To someone outside the ship (and not moving in respect to the starting inertial frame), it would seem as though your acceleration tapers off relatively quickly, by the time of flip-over, the observer would detect your acceleration as being tiny. (speaking of which, flip over would probably actually take a long time in the non-accelerated frame, it’s always considered to be instantaneous in the calculations, but at these speeds, you’d probably cross most of a light year just on the maneuver, keep that in mind while planning your next interstellar trip) You are experiencing 10000gs, or 100000m/s/s (rounded), and your gamma is stupid, so the non-accelerated observe would measure your acceleration as .000~01 g’s (not sure how many 0’s exactly, but you get the point), and your ship would probably be a bit on the short side too.
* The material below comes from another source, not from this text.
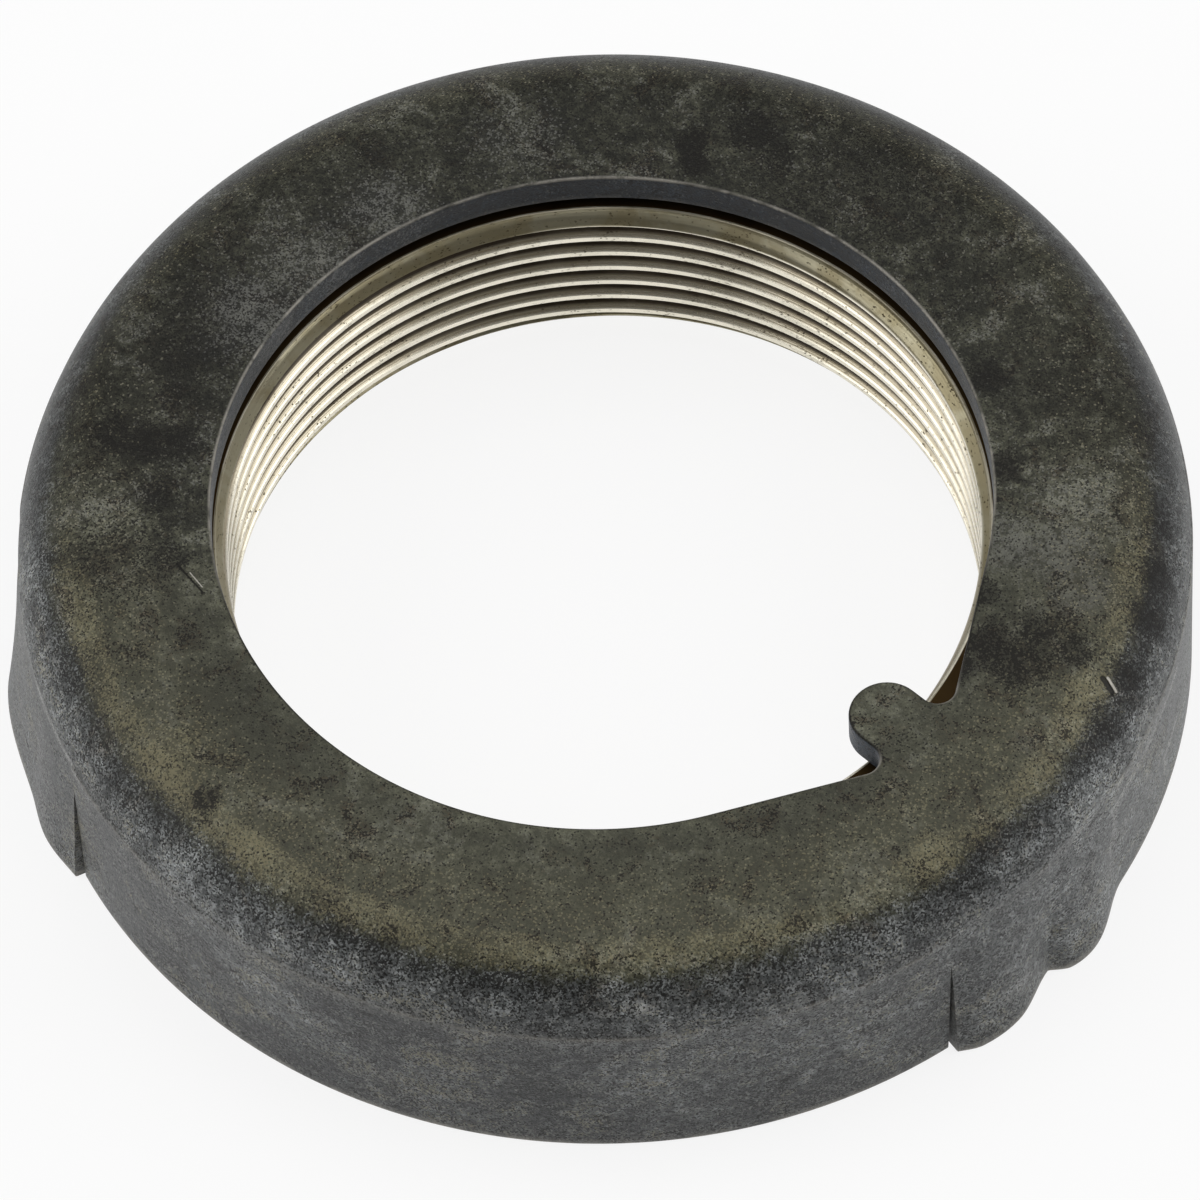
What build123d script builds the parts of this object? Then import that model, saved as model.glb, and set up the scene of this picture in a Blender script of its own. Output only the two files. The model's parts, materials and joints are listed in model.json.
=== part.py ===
from build123d import *
import os
from math import asin, cos, degrees, radians, sin

# Spindle nut: a drawn steel shell with a key tab, and a threaded nut that turns inside it.
# The origin is the centre of the thread. +Z runs along its axis to the bearing face of the
# shell, and +X points at the tab. Sizes are in millimetres and angles in degrees.

# Shell, drawn from sheet
sheet = 2.6
shell_radius = 42.1
shoulder_radius = 6.45
band_drop = 5.0  # from the bearing face down to the ledge where the sized band begins
rim_below_ring = 0.8

# Hole in the bearing face, with the tab for the spindle's keyway
spindle_clearance = 0.12
tab_reach = 3.15
tab_width = 5.4
relief_angle = 31.0  # where the hole leaves its circle on each side of the tab
tab_root_fillet = 1.3
pierced_edge_chamfer = 0.25

# Pushed-out lobes of the skirt, beside slits that open towards the rim
slit_height = 11.0
slit_width = 0.4
lobe_push = 1.4
torn_edge_push = 0.7
step_push = 1.15
wide_lobe_push = 1.6
wide_lobe_saddle = 1.2
station_pitch = 120.0

# Nut, for a 2 3/16 inch thread of 14 turns to the inch with flattened crests
thread_minor_radius = 27.0
thread_depth = 0.78
bore_chamfer_length = 1.3
nut_height = 13.8
nut_top_chamfer = 3.5
nut_bottom_chamfer = 0.6
nut_side_clearance = 0.35
nut_top_gap = 0.9

# Wrench slots in the nut's open face
slot_count = 4
slot_width = 9.0
slot_depth = 3.2
slot_land = 2.7  # between the thread and the slots

# Retaining ring under the nut
ring_width = 3.0
ring_thickness = 1.2
ring_opening = 8.0
groove_depth = 0.8
groove_clearance = 0.1
nut_end_float = 0.1

# Radii and levels that follow from them
thread_major_radius = thread_minor_radius + thread_depth
hole_radius = thread_major_radius + spindle_clearance
tab_tip = hole_radius - tab_reach
slot_inner_radius = thread_major_radius + slot_land
skirt_inner_radius = shell_radius - sheet
nut_radius = skirt_inner_radius - nut_side_clearance
nut_top = nut_height / 2
nut_bottom = -nut_height / 2
plate_bottom = nut_top + nut_top_gap
bearing_face = plate_bottom + sheet
ring_top = nut_bottom - nut_end_float
ring_bottom = ring_top - ring_thickness
rim = ring_bottom - rim_below_ring
groove_radius = skirt_inner_radius + groove_depth
ring_outer_radius = groove_radius - groove_clearance

# Lobes, as the angle round the axis and the push at each point of the rim. The first point is
# the torn edge, and at the last one the lobe runs back into the skirt.
slit_lobe = ((-11.7, torn_edge_push), (-9.4, lobe_push), (-4.8, lobe_push), (1.4, 0.0))
step_lobe = ((2.2, step_push), (6.3, lobe_push), (13.4, 0.0))
wide_lobe = (
    (9.3, torn_edge_push),
    (4.2, lobe_push),
    (-1.3, wide_lobe_saddle),
    (-13.5, wide_lobe_push),
    (-23.5, 0.0),
)
stations = (
    (0.0, (slit_lobe, step_lobe)),
    (station_pitch, (slit_lobe, step_lobe)),
    (-station_pitch, (wide_lobe,)),
)


def polar(radius, angle):
    """Point at a radius and an angle round the axis."""
    return (radius * cos(radians(angle)), radius * sin(radians(angle)))


def along_circle(angle, direction):
    """Unit vector along a circle about the axis, anticlockwise where direction is 1."""
    return (-direction * sin(radians(angle)), direction * cos(radians(angle)))


def turning_way(lobe):
    """1 for a lobe that runs anticlockwise from its torn edge, and -1 for a clockwise one."""
    return 1 if lobe[-1][0] > lobe[0][0] else -1


def pushed_curve(radius, lobe, turn):
    """Curve of the rim over a lobe, which ends along the circle that it runs back into."""
    points = [polar(radius + push, angle + turn) for angle, push in lobe]
    leaving = Vector(*points[1]) - Vector(*points[0])
    arriving = along_circle(lobe[-1][0] + turn, turning_way(lobe))
    return Spline(*points, tangents=(leaving.normalized(), arriving))


def plain_curve(radius, lobe, turn):
    """Arc of the unpushed skirt over the same angles."""
    first = lobe[0][0] + turn
    last = lobe[-1][0] + turn
    return ThreePointArc(polar(radius, first), polar(radius, (first + last) / 2), polar(radius, last))


def skirt_section(level, curve, lobe, turn):
    """Section of the skirt over a lobe, between its inner and outer curves."""
    with BuildSketch(Plane.XY.offset(level)) as section:
        with BuildLine():
            outer = curve(shell_radius, lobe, turn)
            inner = curve(skirt_inner_radius, lobe, turn)
            Line(outer @ 0, inner @ 0)
            Line(outer @ 1, inner @ 1)
        make_face()
    return section.sketch


# Shell
with BuildPart() as keyed_shell:
    shoulder_end = degrees(asin((shoulder_radius - band_drop) / shoulder_radius))
    inner_shoulder = shoulder_radius - sheet
    with BuildSketch(Plane.XZ):
        with BuildLine():
            flat = Line((tab_tip, bearing_face), (shell_radius - shoulder_radius, bearing_face))
            shoulder = CenterArc(
                (shell_radius - shoulder_radius, bearing_face - shoulder_radius),
                shoulder_radius,
                shoulder_end,
                90 - shoulder_end,
            )
            Polyline(
                shoulder @ 0,
                (shell_radius, bearing_face - band_drop),
                (shell_radius, rim),
                (skirt_inner_radius, rim),
                (skirt_inner_radius, plate_bottom - inner_shoulder),
            )
            RadiusArc(
                (skirt_inner_radius, plate_bottom - inner_shoulder),
                (skirt_inner_radius - inner_shoulder, plate_bottom),
                -inner_shoulder,
            )
            Polyline(
                (skirt_inner_radius - inner_shoulder, plate_bottom),
                (tab_tip, plate_bottom),
                flat @ 0,
            )
        make_face()
    revolve(axis=Axis.Z)

    # The hole: a circle that opens along two tangents to the root of the tab
    relief_corner = hole_radius / cos(radians(relief_angle))
    with BuildSketch(Plane.XY.offset(bearing_face)) as hole_outline:
        Circle(hole_radius)
        with BuildLine():
            Polyline(
                (0, 0),
                polar(hole_radius, relief_angle),
                (relief_corner, 0),
                polar(hole_radius, -relief_angle),
                close=True,
            )
        make_face()
        with Locations((tab_tip + tab_width / 2, 0)):
            Circle(tab_width / 2, mode=Mode.SUBTRACT)
            Rectangle(relief_corner - tab_tip, tab_width, align=(Align.MIN, Align.CENTER), mode=Mode.SUBTRACT)
        fillet(hole_outline.vertices().sort_by(Axis.X)[-2:], tab_root_fillet)
    extrude(amount=-sheet, mode=Mode.SUBTRACT)
    pierced_edge = keyed_shell.faces().sort_by(Axis.Z)[-1].inner_wires()[0].edges()
    chamfer(pierced_edge, pierced_edge_chamfer)

    # The lobes: the skirt is cut away over each one and put back bent outwards
    for station_angle, lobes in stations:
        for lobe in lobes:
            unbent = skirt_section(rim, plain_curve, lobe, station_angle)
            bent = skirt_section(rim, pushed_curve, lobe, station_angle)
            bend_line = skirt_section(rim + slit_height, plain_curve, lobe, station_angle)
            extrude(unbent, amount=slit_height, mode=Mode.SUBTRACT)
            loft([bent, bend_line], ruled=True)

    # A narrow V at the first torn edge of each station
    for station_angle, lobes in stations:
        first_lobe = lobes[0]
        torn_angle = first_lobe[0][0] + station_angle
        outward = (*polar(1, torn_angle), 0)
        with BuildSketch(Plane((0, 0, 0), x_dir=(*along_circle(torn_angle, 1), 0), z_dir=outward)):
            with BuildLine():
                Polyline(
                    (0, rim),
                    (-slit_width * turning_way(first_lobe), rim),
                    (0, rim + slit_height),
                    close=True,
                )
            make_face()
        extrude(amount=shell_radius + sheet, mode=Mode.SUBTRACT)

    # Groove for the retaining ring
    with BuildSketch(Plane.XZ):
        with Locations((0, ring_bottom)):
            Rectangle(groove_radius, ring_thickness + groove_clearance, align=Align.MIN)
    revolve(axis=Axis.Z, mode=Mode.SUBTRACT)

keyed_shell.part.label = "keyed_shell"


# Nut, bored to the thread's minor radius
with BuildPart() as threaded_nut:
    Cylinder(nut_radius, nut_height)
    Hole(thread_minor_radius)
    bore_wall, outer_wall = threaded_nut.faces().filter_by(GeomType.CYLINDER).sort_by(SortBy.AREA)
    outer_edges = outer_wall.edges().filter_by(GeomType.CIRCLE).sort_by(Axis.Z)
    bore_edges = bore_wall.edges().filter_by(GeomType.CIRCLE)
    chamfer(bore_edges, bore_chamfer_length, thread_depth, reference=bore_wall)
    chamfer(outer_edges[-1], nut_top_chamfer)
    chamfer(outer_edges[0], nut_bottom_chamfer)
    with BuildSketch(Plane.XY.offset(nut_bottom)):
        with PolarLocations(slot_inner_radius, slot_count):
            Rectangle(skirt_inner_radius - slot_inner_radius, slot_width, align=(Align.MIN, Align.CENTER))
    extrude(amount=slot_depth, mode=Mode.SUBTRACT)

threaded_nut.part.label = "threaded_nut"


# Retaining ring, open at the side away from the tab
with BuildPart() as retaining_ring:
    with BuildSketch(Plane.XY.offset(ring_bottom)):
        Circle(ring_outer_radius)
        Circle(ring_outer_radius - ring_width, mode=Mode.SUBTRACT)
        with Locations((ring_width / 2 - ring_outer_radius, 0)):
            Rectangle(2 * ring_width, ring_opening, mode=Mode.SUBTRACT)
    extrude(amount=ring_thickness)

retaining_ring.part.label = "retaining_ring"


os.makedirs("parts", exist_ok=True)
export_step(keyed_shell.part, "parts/keyed_shell.step")
export_step(threaded_nut.part, "parts/threaded_nut.step")
export_step(retaining_ring.part, "parts/retaining_ring.step")
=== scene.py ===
import json
from math import asin, cos, pi, radians, sin, sqrt, tan

import bmesh
import bpy
from mathutils import Matrix, Vector


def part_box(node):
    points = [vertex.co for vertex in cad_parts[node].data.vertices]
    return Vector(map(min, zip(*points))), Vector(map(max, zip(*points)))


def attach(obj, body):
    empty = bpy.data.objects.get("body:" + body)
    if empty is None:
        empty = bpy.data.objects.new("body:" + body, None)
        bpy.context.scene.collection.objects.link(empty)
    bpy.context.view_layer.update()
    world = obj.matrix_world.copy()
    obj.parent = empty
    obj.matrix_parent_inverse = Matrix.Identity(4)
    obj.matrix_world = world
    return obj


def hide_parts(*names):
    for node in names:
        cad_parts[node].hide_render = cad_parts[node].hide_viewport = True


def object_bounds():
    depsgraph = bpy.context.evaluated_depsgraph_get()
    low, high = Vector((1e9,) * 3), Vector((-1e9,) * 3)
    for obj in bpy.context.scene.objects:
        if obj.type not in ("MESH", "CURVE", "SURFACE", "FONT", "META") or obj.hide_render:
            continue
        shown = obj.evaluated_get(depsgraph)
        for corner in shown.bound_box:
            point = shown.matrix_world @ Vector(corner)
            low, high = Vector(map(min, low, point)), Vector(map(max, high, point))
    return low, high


# Spindle nut: the finish of its drawn shell, the thread of the nut that turns inside it, the
# snap ring under the nut, and a small white studio. Lengths are in metres.

bl_info = {
    "name": "Spindle nut",
    "version": (1, 0, 0),
    "blender": (4, 5, 0),
    "location": "View3D > Sidebar > Spindle nut",
    "description": "Finishes the shell, the threaded nut and the snap ring, and lights them",
    "category": "Object",
}

MM = 0.001
FLOOR_REACH = 4.0
SOFTBOX_DISTANCE = 0.62

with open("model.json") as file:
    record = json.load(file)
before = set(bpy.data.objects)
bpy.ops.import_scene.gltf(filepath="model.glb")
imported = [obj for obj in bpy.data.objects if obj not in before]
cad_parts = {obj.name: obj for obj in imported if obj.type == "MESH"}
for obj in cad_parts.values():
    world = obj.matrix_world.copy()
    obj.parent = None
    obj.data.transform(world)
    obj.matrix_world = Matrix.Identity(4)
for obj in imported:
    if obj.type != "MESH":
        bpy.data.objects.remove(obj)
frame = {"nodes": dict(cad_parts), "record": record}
CAD_LOW, CAD_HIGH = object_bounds()
NUT_LOW, NUT_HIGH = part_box("threaded_nut")
SHELL_LOW, SHELL_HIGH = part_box("keyed_shell")
BORE = next(mount["dims"] for mount in frame["record"]["mounts"] if mount["name"] == "spindle_thread")
BORE_RADIUS = BORE["r_mm"] * MM
BORE_CHAMFER = (NUT_HIGH.z - NUT_LOW.z - BORE["length_mm"] * MM) / 2

# Lobes of the skirt, as degrees from the tab and millimetres of push at the rim. A torn lobe starts
# at the lower end of a slit, and the others rise out of the skirt. A torn lobe bends freely from
# TEAR_REACH degrees past its slit. From LOBE_FULL millimetres of push on, the ledge over a lobe is
# taken in, and that fades out LEDGE_FADE below the ledge.
TEAR_REACH = 5.0
LOBE_FULL = 0.5
LEDGE_FADE = 4 * MM
SLIT_LOBE = ((-11.7, 0.7), (-9.4, 1.4), (-4.8, 1.4), (1.4, 0.0))
STEP_LOBE = ((0.8, 0.0), (2.7, 1.15), (6.3, 1.4), (13.4, 0.0))
WIDE_LOBE = ((9.3, 0.7), (4.2, 1.4), (-1.3, 1.2), (-13.5, 1.6), (-23.5, 0.0))
LOBES = (
    (0, SLIT_LOBE, True),
    (0, STEP_LOBE, False),
    (120, SLIT_LOBE, True),
    (120, STEP_LOBE, False),
    (-120, WIDE_LOBE, True),
)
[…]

So, to the outside observer, it does seem as though it requires more and more thrust to keep accelerating, or rather, that you are accelerating with less and less thrust. But, to the passenger on the ship, the acceleration is decreased precisely with the time dilation, so it seems as though the acceleration is the same the whole time(because it is, minus flip-over).

Your outside observer could naively chalk that up to you having more mass to push, but that’s because the term “relativistic mass” is misunderstood, and should probably have never been named that, as it is misleading. It’s another term in the f=ma equation, the proper equation is f=p(actually a greek symbol) x m x a. In every experience you have ever had, that “p” has never been far enough from 1 to make any difference, but it’s there. It doesn’t get added to the mass, it is its own entry in the equation.

And you would think Brian May wouldn’t have made that blunder. :wink:

In fact in special relativity force is not proportional to acceleration at all, so the acceleration produced by a force is not necessarily along the same axis as the force.